Last week, we released an episode with historian Mary Bridges, who is Ernest May Fellow in History and Policy at the Belfer Center for Science and International Affairs at Harvard University’s Kennedy School of Government. Mary's book, Dollars and Dominion: US Bankers and the Making of a Superpower, takes an infrastructural view of banking institutions. It is a fascinating examination of how US banks, almost by accident, became a durable part of the global financial system in the first half of the 20th century. Put too simply, the American financial hegemony of the post-World War Two period depended in part on the hard infrastructural work that American banks did in the half century before the war.

We view Mary's episode as part of a little series we have going on technologies of money and finance. Indeed, I'm pretty sure I first heard about Mary's work through Sean Vanatta, senior lecturer in economic and social history at the University of Glasgow and senior fellow at the Wharton Initiative for Financial Policy and Regulation, whose book Plastic Capitalism: Banks, Credit Cards, and the End of Financial Control was featured on an earlier P&T episode. You can also look forward to an episode in this series later this year with Lana Swartz, Associate Professor of Media Studies at University of Virginia, on her book, New Money: How Payment Became Social Media, and her other research on technologies of finance and the cultures that use and surround it. If you have tips on other work on technologies of money and finance we should feature, please let us know.

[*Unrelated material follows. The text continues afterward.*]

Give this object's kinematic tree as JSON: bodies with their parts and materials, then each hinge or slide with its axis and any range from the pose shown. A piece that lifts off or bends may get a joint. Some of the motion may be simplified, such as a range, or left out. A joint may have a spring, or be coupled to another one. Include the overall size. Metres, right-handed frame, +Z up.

Mary's episode was also a great example of one of the things I love most about making the podcast: How the work leads me to surprising new thoughts that I didn't foresee, how it spurs me into new terrain. It keeps life fresh. As I wrote about in an essay that came out of the episode, at one point in our conversation, Mary pushed and prodded at the idea of "infrastructure," which has gotten thrown around a lot in my worlds for years now, including by me. She pointed out that, often, how we have come to use the concept focuses us on stability (see, maintenance and repair) and, at times, to lose sight of decline and degradation. The way she put this critique struck a vibrant chord in me, and it led me to put down some thoughts (in the essay linked above) I've had for years about how and why human communities and infrastructure deteriorate.

In this way, the episode with Mary Bridges captured many of the best things about making Peoples & Things: It was a fun and fascinating conversation. It arose out of loving scholarly community and hopefully will lead to more. And it inspired new thinking and work. Doesn't get much better than that! And I look forward to talking with Mary more down the road.